[Dataset excerpt]:
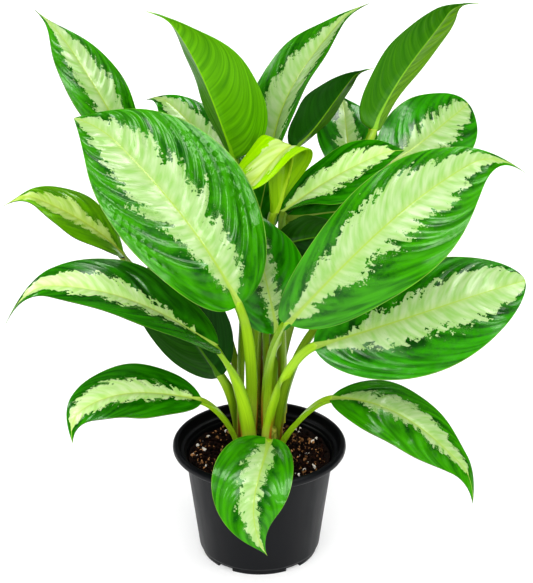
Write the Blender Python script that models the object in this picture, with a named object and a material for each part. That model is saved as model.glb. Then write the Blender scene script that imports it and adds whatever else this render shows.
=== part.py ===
"""A Chinese evergreen with cream-splashed leaves, standing in a moulded nursery pot.

The model is in metres with +Z up. Its origin is the middle of the pot's underside, on the ground,
and the front of the plant looks along -Y. A bearing is an angle round +Z: 0 is the front, 90 the
right, 180 the back and -90 the left.
"""
import math
from dataclasses import dataclass

import bmesh
import bpy
from mathutils import Matrix, Vector, noise

MM = 0.001
GAP = 0.3 * MM                      # air between two pieces that touch
MERGE = 0.01 * MM                   # points nearer than this are one
SHARP = math.radians(40)            # edges that turn more than this stay sharp
LEAF_SHARP = math.radians(60)

# The pot: 17 cm across the rim, 12 cm high, with a five-notched foot
POT_SIDES = 50
RIM_RADIUS = 85 * MM
RIM_INNER = 79 * MM
RIM_DEPTH = 9 * MM
POT_HEIGHT = 119 * MM
WALL = 2.0 * MM
BODY_TOP_RADIUS = 73 * MM
BODY_FOOT_RADIUS = 59.5 * MM
FOOT_RADIUS = 57 * MM
FOOT_WIDTH = 5 * MM
FOOT_HEIGHT = 6 * MM
CHANNEL_RADIUS = 25 * MM            # the flat middle of the underside ends here
CHANNEL_HEIGHT = 4 * MM
NOTCHES = 5
NOTCH_WIDTH = 17 * MM
DRAIN_HOLES = 10
DRAIN_RADIUS = 4 * MM
DRAIN_RING = 43 * MM

# The soil
SOIL_LEVEL = 103 * MM
SOIL_RELIEF = 2.2 * MM
SOIL_GRAIN = 16 * MM
SOIL_RINGS = 7
SOIL_SIDES = 40

# The canes: name, place in the pot (x, y), radius and top, in millimetres
CANE_DEPTH = 60 * MM                # how far a cane stands in the soil
CANE_SIDES = 12
NODE_SPACING = 9 * MM
CANES = {
    "cane_front_left": (-12, -2, 6.0, 136),
    "cane_front_right": (12, -4, 6.0, 136),
    "cane_back_left": (-14, 24, 6.0, 145),
    "cane_back_middle": (1, 46, 6.0, 152),
    "cane_back_right": (17, 26, 6.0, 148),
}

# A leaf: its petiole, then its blade
PETIOLE_ROWS = 7
BLADE_ROWS = 14
COLUMNS = (-1.0, -0.5, 0.0, 0.5, 1.0)
STALK_HALF = 4.2 * MM               # half the width of a petiole where it meets the blade
STALK_THICK = 5.0 * MM
STALK_EDGE = 1.2 * MM
STALK_CHANNEL = 0.8 * MM            # how far the sheath's edges stand up round the cane
BLADE_THICK = 0.8 * MM
RIB_THICK = 2.6 * MM                # the midrib's extra thickness at the blade's base
RIB_HALF = 0.5                      # share of the half blade that the midrib's swelling takes
ROOT_LENGTH = 1 / 12                # share of the blade over which the petiole runs out
EVEN_ROWS = 0.35                    # share of the rows spaced evenly, the rest crowd to the ends
TIP_START = 0.8                     # where along the blade the tip starts to hook and curl
RIPPLES = 2.5                       # ripples along a margin
RIPPLE_SLANT = 1.5                  # radians by which the two margins' ripples differ from the rib


@dataclass
class Leaf:
    """One leaf in millimetres and degrees."""
    name: str
    cane: str
    foot: tuple                     # height of its foot on the cane, and its bearing there
    base: tuple                     # where the petiole meets the blade
    tip: tuple
    width: float
    face: tuple                     # bearing and rise of the upper face at mid-blade
    near: tuple = (12, 0)           # the midrib off its chord, up and to the right, a third along
    far: tuple = (12, 0)            # and two thirds along
    fold: float = 10.0              # how far each half is raised from the midrib
    droop: float = 4.0              # how far the margins fall back
    hook: float = 0.0               # how far the tip turns down
    curl: float = 0.0               # and to the right
    uneven: float = 0.0             # share by which the right half is wider and the left narrower
    belly: float = 0.45             # where along its length the blade is widest
    round_: float = 0.55            # how bluntly the base is rounded, less being blunter
    point: float = 1.2              # how finely the tip is drawn out
    lobe: float = 2.0               # how far the margins reach back past the base
    sheath: float = 4.2             # half the width of the petiole at its foot
    rise: float = 30.0              # how far the petiole goes straight up from its foot
    reach: float = 30.0             # how far before the blade it takes the blade's direction
    flare: float = 0.03             # how far it leans out as it does, for each mm it rises
    wave: float = 1.0               # height of the ripples along the margins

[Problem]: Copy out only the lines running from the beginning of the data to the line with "SOIL_SIDES = 40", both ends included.

[Task result]:
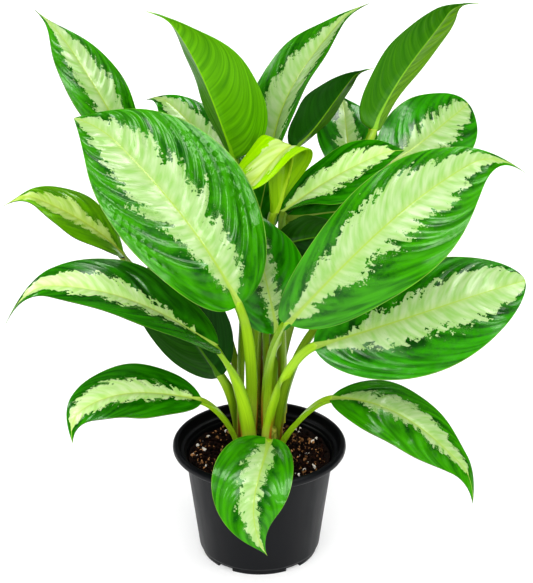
Write the Blender Python script that models the object in this picture, with a named object and a material for each part. That model is saved as model.glb. Then write the Blender scene script that imports it and adds whatever else this render shows.
=== part.py ===
"""A Chinese evergreen with cream-splashed leaves, standing in a moulded nursery pot.

The model is in metres with +Z up. Its origin is the middle of the pot's underside, on the ground,
and the front of the plant looks along -Y. A bearing is an angle round +Z: 0 is the front, 90 the
right, 180 the back and -90 the left.
"""
import math
from dataclasses import dataclass

import bmesh
import bpy
from mathutils import Matrix, Vector, noise

MM = 0.001
GAP = 0.3 * MM                      # air between two pieces that touch
MERGE = 0.01 * MM                   # points nearer than this are one
SHARP = math.radians(40)            # edges that turn more than this stay sharp
LEAF_SHARP = math.radians(60)

# The pot: 17 cm across the rim, 12 cm high, with a five-notched foot
POT_SIDES = 50
RIM_RADIUS = 85 * MM
RIM_INNER = 79 * MM
RIM_DEPTH = 9 * MM
POT_HEIGHT = 119 * MM
WALL = 2.0 * MM
BODY_TOP_RADIUS = 73 * MM
BODY_FOOT_RADIUS = 59.5 * MM
FOOT_RADIUS = 57 * MM
FOOT_WIDTH = 5 * MM
FOOT_HEIGHT = 6 * MM
CHANNEL_RADIUS = 25 * MM            # the flat middle of the underside ends here
CHANNEL_HEIGHT = 4 * MM
NOTCHES = 5
NOTCH_WIDTH = 17 * MM
DRAIN_HOLES = 10
DRAIN_RADIUS = 4 * MM
DRAIN_RING = 43 * MM

# The soil
SOIL_LEVEL = 103 * MM
SOIL_RELIEF = 2.2 * MM
SOIL_GRAIN = 16 * MM
SOIL_RINGS = 7
SOIL_SIDES = 40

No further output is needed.